Misconduct Issue Waived
The State contends that Williams is barred from bringing his claim on appeal for plain error review because Williams expressly waived any objection for prosecutorial misconduct at trial. This Court has previously found that defense counsel's failure to object at trial, despite inquiry by the trial judge, may give rise to a waiver. In Hickman v. State, the defendant claimed on appeal that the trial judge committed reversible error by failing to provide a Getz instruction.1 We found that he had forfeited that claim, stating:
[T]he record plainly shows that, when the trial judge raised the issue of a potential Getz [v. State, 538 A.2d 726 (Del.1988) ] instruction, defense counsel affirmatively waived his right to one, noting that he was making a tactical decision intended to minimize the jury's courtroom exposure to Hickman's alleged drug distribution. Hickman's unequivocal waiver of his right to a Getz instruction at trial forfeits any claim for plain error review on appeal.2
In MacDonald v. State, defense counsel acknowledged that “slips” occurred at trial when the prosecutor and a witness referred to the defendant's prior trial—but, defense counsel did not object or request that the witness's response be stricken from the record.3 We found that “because MacDonald waived his right to object to the ‘slips,’ or to strike these references to his first trial, he is precluded from any claim of plain error on appeal.”4
In this case, defense counsel engaged in an extended colloquy with the trial judge and prosecutor about the conduct challenged on appeal. The discussion occurred because the trial judge raised the issue sua sponte during sidebar, not because defense counsel objected. In fact, defense counsel stated to the trial judge:
Your honor, I would like to say I do not dispute [the prosecutor's] representation to the court in any way that she did not tell this witness to cry. I have never known her in any way to even have a reputation for underhanded tactics or anything like that. However, what I interpreted to be going on was an attempt to elicit the emotional reaction. I do not think she told this witness or instructed this witness to cry when I put you on the stand.

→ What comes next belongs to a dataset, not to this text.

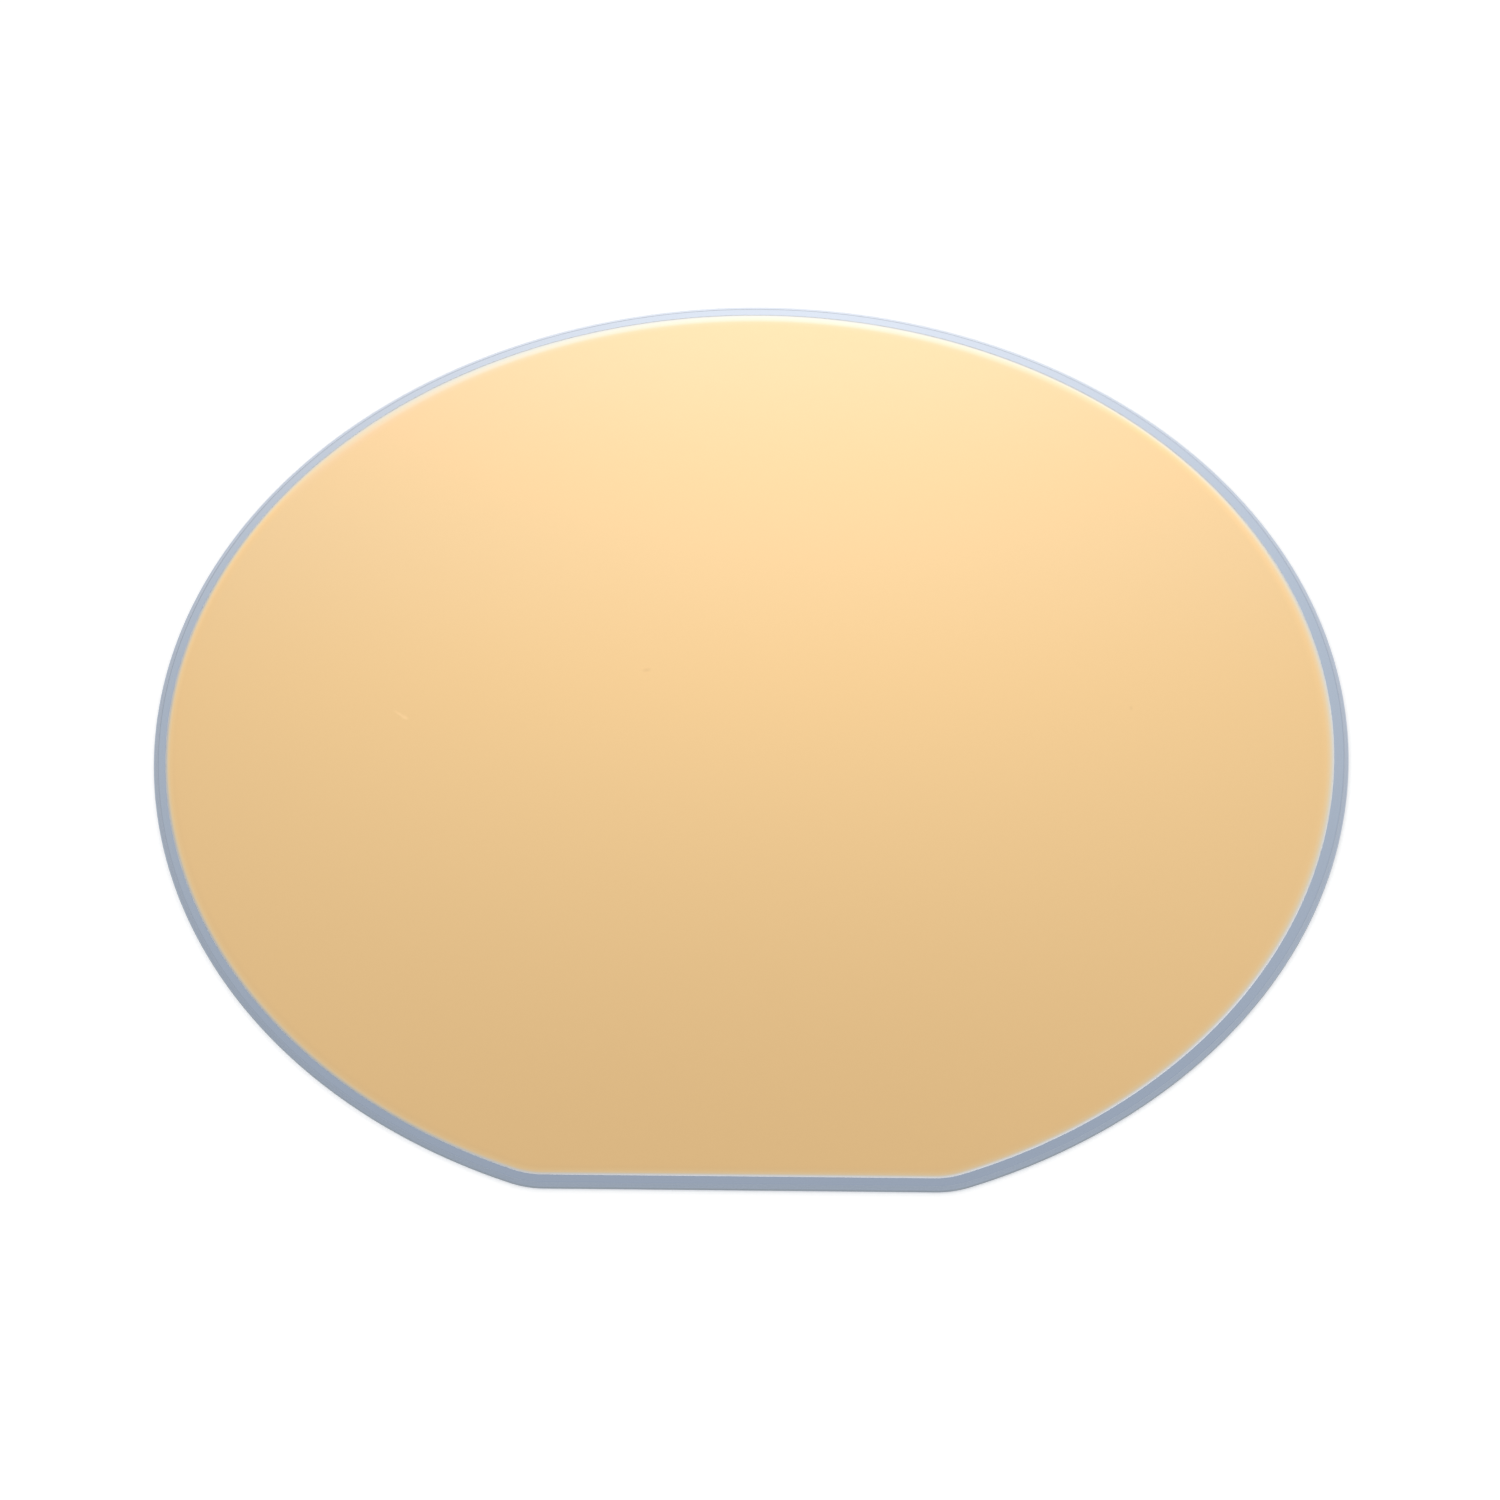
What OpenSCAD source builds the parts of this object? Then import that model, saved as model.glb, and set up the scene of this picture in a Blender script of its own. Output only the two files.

The trial judge then asked whether the attorneys would like to add anything to the record. Defense counsel apologized, and did not raise a claim of prosecutorial misconduct, request a mistrial, or pursue a curative instruction. Accordingly, we hold that Williams' claim on appeal for prosecutorial misconduct was waived.
No Plain Error
Alternatively, if we consider Williams' claim for plain error,5 it also fails. Williams concedes that he failed to raise a timely objection below. The trial judge intervened during the re-direct examination and admonished both parties for the unnoticed, persistent questioning about M.F.'s crying. But the trial judge did not directly rule on the issue of prosecutorial misconduct, stating to Williams' trial attorney “[y]ou've been given the opportunity to, I guess, preserve the record to the extent you needed to preserve it. I'm not making any finding or any ruling or issuing any sanction.” The trial judge also decided that a jury instruction was unnecessary.
In Baker v. State, this Court restated the applicable standards of review for claims of prosecutorial misconduct.6 We explained “the first step in the plain error review of prosecutorial misconduct mirrors that in the review for harmless error: we examine the record de novo to determine whether prosecutorial misconduct occurred. If we determine that no misconduct occurred, our analysis ends.”7 If there was misconduct, we apply the Wainwright standard.8
On appeal, Williams alleges that the prosecutor engaged in misconduct by “preparing an alleged victim to cry in front of a jury and then provoking that crying[.]” In this case, the inquiry ends at the first step because Williams has not shown prosecutorial misconduct. Williams' claim directly contradicts the defense attorney's statements to the trial judge during sidebar, when he stated, “I do not think [the prosecutor] told this witness or instructed this witness to cry․” Additionally, Williams has not shown that the prosecutor's “preparation” was improper. At sidebar, the prosecutor explained to the trial judge:
Your honor, I can just for the record indicate during my interview in trial preparation for [M.F.] when she was crying [I] told her that it would be ok if she did that. I inform every victim because sometimes they're embarrassed and they apologize for crying. There's nothing wrong with them crying. That was the only thing that I told her about crying. I don't ever prompt a victim at a certain time in trial you should cry at this point. And that's my only communication.
The prosecutor produced her notes from the interview to the trial judge. They state, “[i]f don't understand just let me know. Must be upfront—know that you have been forthright. It is okay to cry—there will be a point when[.]” The notes could be construed as instructing M.F. that it is permissible to cry at a certain point in the proceedings. But, the notes do not provide a sufficient basis for finding prosecutorial misconduct. In Webb v. State, this Court stated:
The fact that the prosecutor questioned the victim in preparation for trial, or that the prosecutor typed up the questions and the answers, does not mean that the prosecutor improperly coached the victim. Nothing in this record suggests that the victim was told how to answer the questions or told to be anything but completely honest.9
Similarly, in this case, the record does not indicate that M.F. was told to feign emotions at any point in the trial.
The record also does not support that the prosecutor “prodded” M.F. to cry during the trial itself. M.F. began crying after the prosecutor asked her if she had any doubt that the defendant choked and raped her. Williams has not identified any line of questioning that was improper or outside the proper scope of examination given the charges. While the direct and cross examination that occurred about M.F.'s crying was unusual, the line of questioning that led up to that emotional response does not suggest misconduct. Accordingly, we hold that the record does not reflect plain error.
The judgment of the Superior Court is affirmed.
1. Hickman v. State, 801 A.2d 10, 2002 WL 1272154, at *1 (Del. June 7, 2002).
3. MacDonald v. State, 816 A.2d 750, 756 (Del.2003).
5. Baker v. State, 906 A.2d 139, 148 (Del.2006).
6. Id. at 150.
9. Webb v. State, 931 A.2d 1007, 2006 WL 2959891, at *1 (Del. Oct. 18, 2006).